The modern day city has its own unique style, but sprinkled throughout are a variety of ruins that provide a window into the city's rich heritage.

We wandered through the Plaka district and were delighted by the colorful shops and all of the activity going on around us. We saw ruins of the ancient agora, or gathering place, Hadrian's Library, the old Tzistarakis mosque, built by the Ottomans in 1759, and ever present on the hilltop looking down on the city we could see the ruins of the Parthenon.

Our lodgings in Athens was the Hotel Grande Bretagne.

The Acropolis Gateway and Theater

The Acropolis, which is an ancient citadel located on a hilltop above Athens, was built during a 50 year era of peace during the 5th century BC. Although its initial function was to provide the city with defense, many religious structures were also built on the site.

The first structure we saw, carved into the cliff face just below the entrance of the Acropolis, was the ruins of the Theater of Dionysus. Considered to be the world's first theater, this assembly hall, which could seat about 17,000 people, is thought to be the birthplace of Greek tragedy and it is said to have had excellent acoustics.

Next we passed through the Propylaea, a monumental gateway designed as an entrance portal that was used to screen access to the Acropolis. Entrance was denied to runaway slaves and to people who were not considered to be ritually clean.

The Acropolis Parthenon and Temple of Athena Nike

The Parthenon, which is thought to be the most important surviving building from classical Greece, was built as a celebration of victory over Persian invaders. The building, which was completed in 438 BC, was a temple dedicated to the goddess Athena.

Over time the Parthenon has survived earthquakes, wars, looting, fire, and an explosion of gunpowder. Although the original building project took just less than a decade, restoration work has been going on for more than thirty years. Much of the artwork that adorned the building, however, is now in museums.

While the Parthenon is the largest structure at the Acropolis, the Temple dedicated to Athena Nike is the smallest. It was built during the Peloponnesian War in the hope that Athena would bring "Nike" or victory to Athens.

The Acropolis Erectheum Building

The Erectheum was a temple dedicated to both Athena and Poseidon. The building was believed to have been elaborately painted and decorated with bronze and colorful glass beads with detailed carvings around the windows and doors.

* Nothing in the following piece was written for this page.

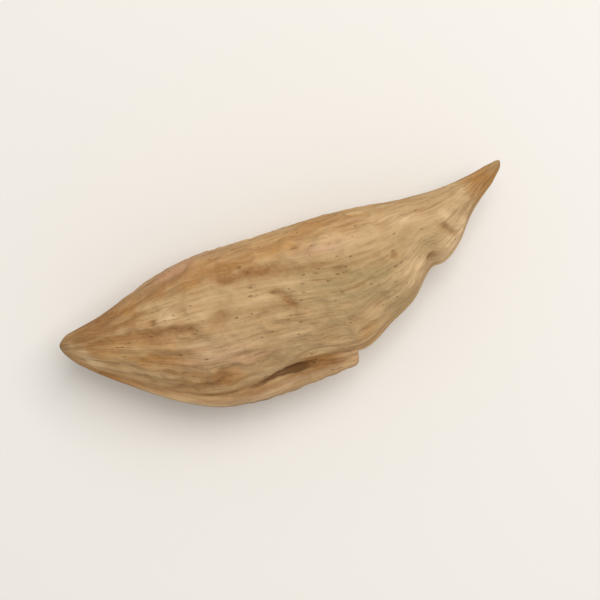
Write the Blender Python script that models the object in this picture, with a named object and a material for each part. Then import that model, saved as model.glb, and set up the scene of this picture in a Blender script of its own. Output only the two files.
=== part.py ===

One noteworthy feature on the east side of the building is the Porch of Maidens which consists of six female sculptures that were used as supporting columns. Between 1800 and 1803, Lord Elgin of Scotland looted a great deal of the artwork from the Acropolis in order to decorate his Scottish mansion. He took one of the six maidens from the porch and legend has it that at night the remaining five could be heard wailing for their lost sister. Elgin later sold these treasures to the British Museum and Greece is still attempting to have the items returned.

The remaining five maidens were placed in the Acropolis Museum and the ones currently on the Erectheum are replicas.

Seen from the Acropolis

Athens is an old city that has many layers of civilization built one on top of the other. The view from the Acropolis provided a window through which we could see some of these layers.

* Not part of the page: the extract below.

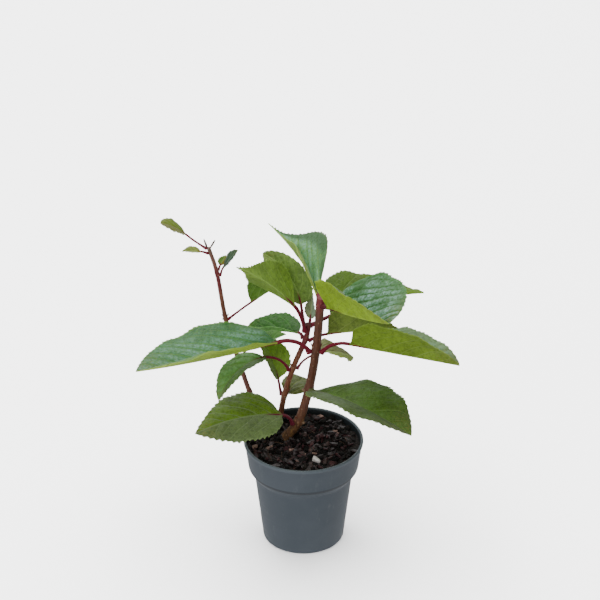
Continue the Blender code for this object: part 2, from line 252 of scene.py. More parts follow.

There was a tall beautifully carved obelisk called Philopappos monument on the nearby Hill of Muses. The structure, which was built in 116, is a tomb built for a much beloved city magistrate named Philopappos. The surrounding area is now part of a nature preserve.

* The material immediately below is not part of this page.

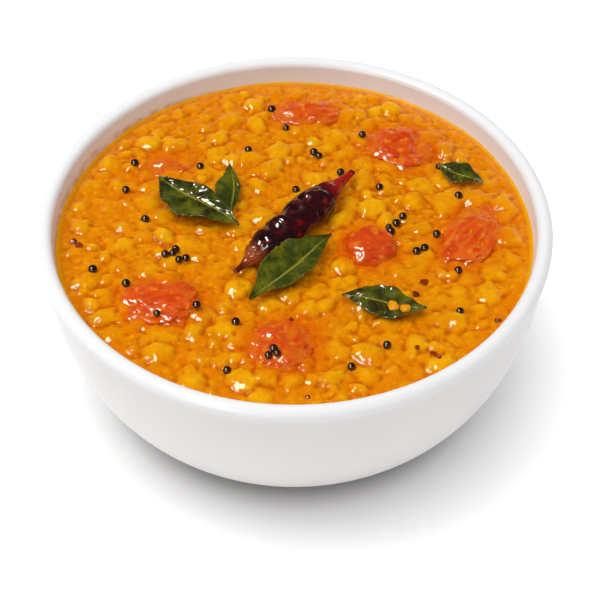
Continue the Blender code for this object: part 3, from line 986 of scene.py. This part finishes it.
# Mustard seeds
seedLook = {
    "diameter": (2.1, 2.6),
    "flatness": 0.97,
    "sunk": 0.22,              # share of the diameter below the surface
    "loose": [
        (-7, 56), (-2.5, 47), (-14, 36), (-48.5, 30.5), (-28.5, 28.5), (-50.5, 19), (-44, 6),
        (0.5, 18.5), (21, 42.5), (14, 26), (25.5, 19), (49, 15.5), (44, 29), (32, 6.5),
        (41.5, -1.5), (47, -15.5), (46.5, -31.5), (25.5, -44.5), (15.5, -52), (-58, -14.5),
        (-48, -21), (-27.5, -31), (-38.5, -34), (-16.5, -36), (-18.5, -53.5),
    ],
    "huddles": [
        [(6, 35), (7.6, 34)],
        [(30, 4), (27.7, 2.2), (28.3, 0.6)],
        [(35.4, -8), (37.8, -6.6)],
        [(-7.2, -49.5), (-4.8, -49.3), (-5.8, -47.5)],
        [(-37.4, -9.1), (-34.5, -6.8), (-33.3, -11.3), (-31.4, -9.8), (-35.2, -8.9)],
    ],
    "coat": colour(20, 9, 5),
    "worn": colour(64, 28, 12),
    "speck": colour(104, 52, 26),
}


def makeSeedMaterial():
    look = seedLook
    material, tree, shader = newMaterial("mustardSeed", 0.4, 0.0, 1.0, 0.03)
    shader.inputs["Coat IOR"].default_value = 1.65
    shade = useGroup(tree, tonePatches, Color=look["coat"], Patch_Color=look["worn"],
                     Freckle_Color=look["speck"], Patch_Scale=420.0, Freckle_Scale=2600.0,
                     Patches=0.6, Freckles=0.35)["Color"]
    plug(tree, shader.inputs["Base Color"], tintWhere(tree, shade, "tint", 0.5, look["worn"]))
    addFilm(tree, shader, 0.00002, Scale=900.0, Wet_Roughness=0.2, Dry_Roughness=0.4,
            Ripples=0.4, Pimples=0.5)
    return material


def settle(look, spots, picker):
    # round things of the look's diameters, each pressed a little into what lies under it
    shape, triangles = roundBall(4)
    flatness = look["flatness"]
    points = []
    faces = []
    for x, y in spots:
        radius = picker.uniform(*look["diameter"]) / 2
        stretch = picker.uniform(0.93, 1.07, 3) * (1, 1, flatness)
        height = topOf(x, y) + radius * flatness * (1 - 2 * look["sunk"])
        faces += (np.array(triangles) + len(points) * len(shape)).tolist()
        points.append(shape * radius * stretch + (x, y, height))
    return np.vstack(points), faces


def makeSeeds():
    look = seedLook
    picker = np.random.default_rng(5)
    spots = list(look["loose"])
    for huddle in look["huddles"]:
        spots += huddle
    points, faces = settle(look, spots, picker)
    tint = np.repeat(picker.uniform(0, 1, len(spots)) ** 3, len(points) // len(spots))
    made = makePiece("mustardSeeds", points, faces, makeSeedMaterial(), {"tint": tint})
    return place(made, None)


makeSeeds()
print("seeds made")

# Crumbs of chilli skin, and lentils that stick to the front leaf
crumbLook = {
    "diameter": (1.4, 2.4),
    "flatness": 0.45,
    "sunk": 0.3,
    "spots": [(-64.5, -2.5), (-62.8, -4.6), (-1, -34), (33.7, -46.1), (38.2, -47.4), (39.4, -49.2),
              (37, -19.5), (34.5, -24), (57, -34.5), (3.5, -62.6)],
    "dark": colour(104, 40, 8),
    "bright": colour(196, 60, 4),
    "burnt": colour(40, 8, 4),
}
looseLentilLook = {
    "diameter": (2.6, 3.2),
    "flatness": 0.6,
    "sunk": 0.35,
    "spots": [(27.6, -32.1), (30.9, -32.7)],
}


def makeCrumbs():
    look = crumbLook
    material, tree, shader = newMaterial("crumbSkin", 0.4, 0.0, 1.0, 0.08)
    shade = useGroup(tree, tonePatches, Color=look["dark"], Patch_Color=look["bright"],
                     Freckle_Color=look["burnt"], Patch_Scale=260.0, Freckle_Scale=1500.0,
                     Patches=0.9, Freckles=0.5)["Color"]
    plug(tree, shader.inputs["Base Color"], shade)
    addFilm(tree, shader, 0.0001, Scale=600.0, Wet_Roughness=0.25, Dry_Roughness=0.45,
            Ripples=0.6, Pimples=0.3)
    points, faces = settle(look, look["spots"], np.random.default_rng(9))
    points = ruffled(points, 0.22, 0.9, (1, 2, 3))
    place(makePiece("chilliCrumbs", points, faces, material), None)


def makeLooseLentils():
    look = looseLentilLook
    points, faces = settle(look, look["spots"], np.random.default_rng(4))
    points = ruffled(points, 0.3, 1.5, (4, 5, 6))
    marks = {"lump": np.full(len(points), 0.8), "tint": np.full(len(points), 0.9)}
    place(makePiece("looseLentils", points, faces, dalMaterial, marks), None)


makeCrumbs()
makeLooseLentils()
print("crumbs made")

# Studio
studio = {
    "cameraPlace": (0.0, -388.4, 432.65),
    "cameraAim": (1.5, -26.5, 53.8),
    "lens": 111.0,
    "worldStrength": (0.08, 0.78),   # at the horizon and overhead
    "mirroredStrength": 0.06,
    # name, place, size, power, and whether it is the kind that only shows in wet surfaces
    "softboxes": (
        ("topBox", (-422, 83, 895), 600, 3.2, False),
        ("leftBox", (-850, -150, 760), 600, 0.9, False),
        ("frontBox", (100, -480, 950), 700, 1.5, False),
        ("gleamBox", (-475, -115, 865), 330, 10.2, True),
        ("lowGleamBox", (-450, -800, 420), 300, 6.5, True),
    ),
    "lightAim": (0, 0, 45),
    "gleamTone": (1.0, 0.97, 0.84),
    "floorSize": 8000,
    "floorGlow": 0.5,
    "glowReach": (52.0, 100.0),
    # painted shadow on the floor close under the bowl
    "contactShadowReach": (62.0, 50.0),
    "contactShadow": colour(200, 200, 200),
    "floor": colour(250, 250, 250),
    "floorPatch": colour(248, 248, 248),
    "floorSpeck": colour(247, 247, 247),
}


def aimed(item, spot, aim):
    item.location = Vector(spot) * mm
    item.rotation_euler = (Vector(aim) - Vector(spot)).to_track_quat("-Z", "Y").to_euler()
    bpy.context.scene.collection.objects.link(item)
    return item


def addSoftbox(name, spot, size, power, mirroredOnly):
    light = bpy.data.lights.new(name, "AREA")
    light.size = size * mm
    light.energy = power
    if mirroredOnly:
        light.color = studio["gleamTone"]
    softbox = aimed(bpy.data.objects.new(name, light), spot, studio["lightAim"])
    softbox.visible_diffuse = not mirroredOnly
    softbox.visible_glossy = mirroredOnly


def addCamera():
    camera = bpy.data.cameras.new("camera")
    camera.lens = studio["lens"]
    camera.sensor_width = 36.0
    camera.clip_start = 0.01
    holder = bpy.data.objects.new("camera", camera)
    bpy.context.scene.camera = aimed(holder, studio["cameraPlace"], studio["cameraAim"])


def buildWorld():
    # wet surfaces mirror a dimmer room than the one that lights them
    world = bpy.data.worlds.new("softWhite")
    world.use_nodes = True
    tree = world.node_tree
    background = tree.nodes["Background"].inputs
    background["Color"].default_value = (1, 1, 1, 1)
    parts = tree.nodes.new("ShaderNodeSeparateXYZ")
    tree.links.new(tree.nodes.new("ShaderNodeTexCoord").outputs["Generated"], parts.inputs[0])
    horizon, overhead = studio["worldStrength"]
    strength = addRange(tree, parts.outputs["Z"], 0.0, 1.0, horizon, overhead)
    ray = tree.nodes.new("ShaderNodeLightPath").outputs
    drop = addMath(tree, "SUBTRACT", studio["mirroredStrength"], strength)
    strength = addMath(tree, "MULTIPLY_ADD", ray["Is Glossy Ray"], drop, strength)
    plug(tree, background["Strength"], addMath(tree, "MAXIMUM", strength, ray["Is Camera Ray"]))
    bpy.context.scene.world = world


def buildFloor():
    # the sweep glows a little away from the bowl, and a painted contact shadow darkens it right under the
    # bowl
    material, tree, shader = newMaterial("paleFloor", 0.7, 0.1)
    shader.inputs["Emission Strength"].default_value = studio["floorGlow"]
    shade = useGroup(tree, tonePatches, Color=studio["floor"], Patch_Color=studio["floorPatch"],
                     Freckle_Color=studio["floorSpeck"], Patch_Scale=4.0, Freckle_Scale=90.0,
                     Patches=0.4, Freckles=0.2)["Color"]
    away = tree.nodes.new("ShaderNodeVectorMath")
    away.operation = "LENGTH"
    tree.links.new(addPlace(tree), away.inputs[0])
    # painted contact shadow close to the bowl's foot
    near, far = studio["contactShadowReach"]
    contactShadow = addRange(tree, away.outputs["Value"], near * mm, far * mm)
    plug(tree, shader.inputs["Base Color"], addMix(tree, contactShadow, shade, studio["contactShadow"]))
    near, far = studio["glowReach"]
    glow = addRange(tree, away.outputs["Value"], near * mm, far * mm)
    plug(tree, shader.inputs["Emission Color"], addMix(tree, glow, (0, 0, 0, 1), shade))
    half = studio["floorSize"] / 2
    points = [(-half, -half, 0), (half, -half, 0), (half, half, 0), (-half, half, 0)]
    makePiece("floor", points, [(0, 1, 2, 3)], material)


bpy.context.scene.view_settings.view_transform = "Standard"
addCamera()
buildWorld()
for softbox in studio["softboxes"]:
    addSoftbox(*softbox)
buildFloor()
print("studio ready")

The Temple of Hephaestus, named for the patron god of metalworking, craftmanship and fire, was taken over by the Greek Orthodox Church in 700 and used by them until 1834.

The black domed National Observatory of Athens, which was founded in 1842, is the oldest research foundation in Greece.

Hadrian's Gate spanned an ancient road leading to the Temple of the Olympian Zeus. The Temple ruins, which has unusually tall columns, was built over several centuries beginning in 174BC. It was one of the largest temples built in the ancient world.

The more modern parts of the city, with a very dense collection of structures, reveals an eclectic collection of old and new styles spread out as far as the eye can see.

The Acropolis Museum

The museum, which was completed in 2009, is a modern building which provides views, through plexiglass floors inside the museum and a raised cement walkway that leads up to the museum, of excavations going on beneath it. Floor to ceiling windows in the museum's galleries also provides views of the nearby Acropolis.

One exhibit that ticked our fancy was a model of the Acropolis made completely out of Legos.

More Acropolis Museum

The museum had on display a variety of artifacts and sculptures dating back to the Greek Bronze Age. There were also artifacts and sculptures from each of the Acropolis buildings, including the five maidens from the Erechtheum.

Most interesting to us, however, was the exhibit relating to the Parthenon. The rectangular core in the center of the gallery was the exact dimensions of the central part of the Parthenon and the friezes are mounted at eye level around the core in the order in which they originally appeared on the temple.

The 48 columns in the room are spaced exactly as they were in the Parthenon and create the effect of the building's colonnade. At each end of the hall are the marble artifacts from the pediments, also displayed at eye level. The floor to ceiling windows not only provide natural light, but also offer a view of the Parthenon that puts the museum artifacts in perspective. We were very impressed by all that we saw in this museum.